In [None]:
import torch
import torchaudio
from transformers import Wav2Vec2Processor, HubertForCTC, Wav2Vec2ForCTC

# Load the pretrained HUBERT model and the corresponding processor
model_name = "facebook/wav2vec2-large-960h"
modelH = HubertForCTC.from_pretrained("facebook/hubert-large-ls960-ft")
modelW = Wav2Vec2ForCTC.from_pretrained(model_name)
processor = Wav2Vec2Processor.from_pretrained(model_name)

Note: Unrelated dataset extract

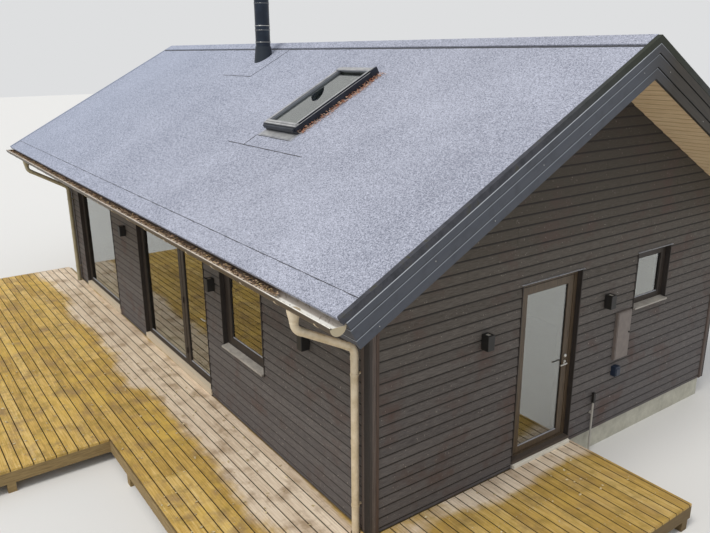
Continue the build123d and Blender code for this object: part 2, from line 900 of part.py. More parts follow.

# Function to transcribe audio using the Hubert model
def transcribe_audio(file_path):
    # Load audio file
    waveform, sample_rate = torchaudio.load(file_path)
    
    # Ensure the audio file is in the correct format
    if sample_rate != 16000:
        waveform = torchaudio.transforms.Resample(orig_freq=sample_rate, new_freq=16000)(waveform)
    
    # Ensure the waveform is 1D (single channel)
    if waveform.ndim > 1:
        waveform = waveform.mean(dim=0)  # Convert to mono by averaging channels

    # Preprocess the audio file
    inputs = processor(waveform, sampling_rate=16000, return_tensors="pt", padding=True)
    
    # Perform inference
    with torch.no_grad():
        logits = modelH(**inputs).logits
    
    # Decode the output
    predicted_ids = torch.argmax(logits, dim=-1)
    transcription = processor.batch_decode(predicted_ids)
    
    return transcription[0]

# Example usage
audio_file = "corpus/clips/common_voice_pl_20547774.mp3"
transcription = transcribe_audio(audio_file)
print("Transcription:", transcription)

In [None]:
from datasets import load_dataset

cv = load_dataset("mozilla-foundation/common_voice_17_0", "pl", split="train")

In [None]:
def speech_file_to_array_fn(batch):
    speech_array, sampling_rate = torchaudio.load(batch["path"])
    batch["speech"] = speech_array[0].numpy()
    batch["sampling_rate"] = sampling_rate
    batch["target_text"] = batch["sentence"]
    return batch

# Tokenize and preprocess the dataset
dataset = cv.map(speech_file_to_array_fn)

In [None]:
from transformers import TrainingArguments, Trainer

# Define training arguments
training_args = TrainingArguments(
    output_dir="results",
    num_train_epochs=3,
    per_device_train_batch_size=16,
    logging_steps=1000,
    save_steps=500,
    evaluation_strategy="steps",
    logging_strategy="steps",
    eval_steps=1000,
    save_total_limit=3,
)

# Initialize Trainer
trainer = Trainer(
    model=modelW,
    args=training_args,
    train_dataset=dataset,
    tokenizer=processor,
)

In [None]:
trainer.train()

In [None]:
import IPython

sample = cv[1]  # Change index as needed

print(f"Sentence: {sample['sentence']}")

audio_file = sample['path']
transcription = transcribe_audio(audio_file)
print("Transcription:", transcription)
IPython.display.Audio(data=audio_file, rate=16000)